By Mark Allen
November 22, 2009 - 13:07
Writer(s): Howard Chaykin
Penciller(s): Howard Chaykin
Inker(s): Howard Chaykin
In 1974, a new comic book publisher set up shop, determined not only to make a splash in the industry, but, according to some in the business, to take a bite out of Marvel Comics. And, though Atlas Comics folded in short order, their initial offerings included what some consider highly entertaining comic work, rife with potential. One such creation was The Scorpion, by none other than well-known writer/artist Howard Chaykin.
The main character, Moro Frost, was an adventurer set in late-'30's New York. By Chaykin's own admission, the character was "the first initiation" of Chaykin creations such as Dominic Fortune and Reuben Flagg. The Scorpion showed a lot of promise, and was an interesting alternative to the superhero glut of the time.
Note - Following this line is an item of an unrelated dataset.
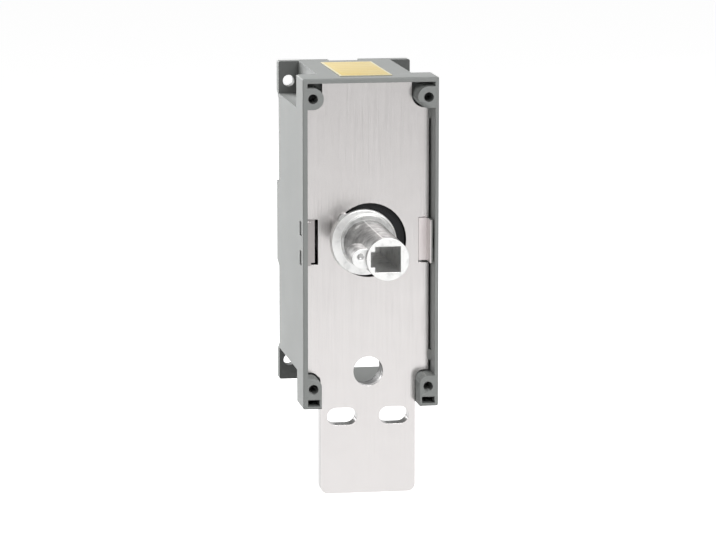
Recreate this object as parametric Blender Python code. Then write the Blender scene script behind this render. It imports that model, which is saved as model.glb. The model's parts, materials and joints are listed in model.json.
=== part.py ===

Chaykin's art and storytelling techniques were the crown jewel of the book, as his sketchy, rough-around-the-edges art style is perfect for such period crime stories. His writing and characterization were quite entertaining, as well, especially considering this was his first writing assignment.
Not an altruistic hero, Frost coined what might have been his catch-phrase in the last panel of issue two; "The Scorpion is not a charitable institution." One of the oddities of this character (which was never explained) was that he had lived an inordinately long life, having been involved with the Union Army and as a pilot in World War I.
All in all, The Scorpion was a fine beginning to what could have been one of the great adventure comics of the modern age. Unfortunately, the first two issues were Chaykin's only work, as the third and last installment saw the character transplanted into a modern-day, superhero setting, complete with spandex and Marvel-esque look and feel. Again, an effort to steal some of the big dog's thunder.
The Scorpion is recommended for all but younger readers, and will appeal to lovers of adventure and period stories, and those generally interested in comics history. It remains quite affordable, and can be found comics shops, comics conventions, or online auctions and catalogs.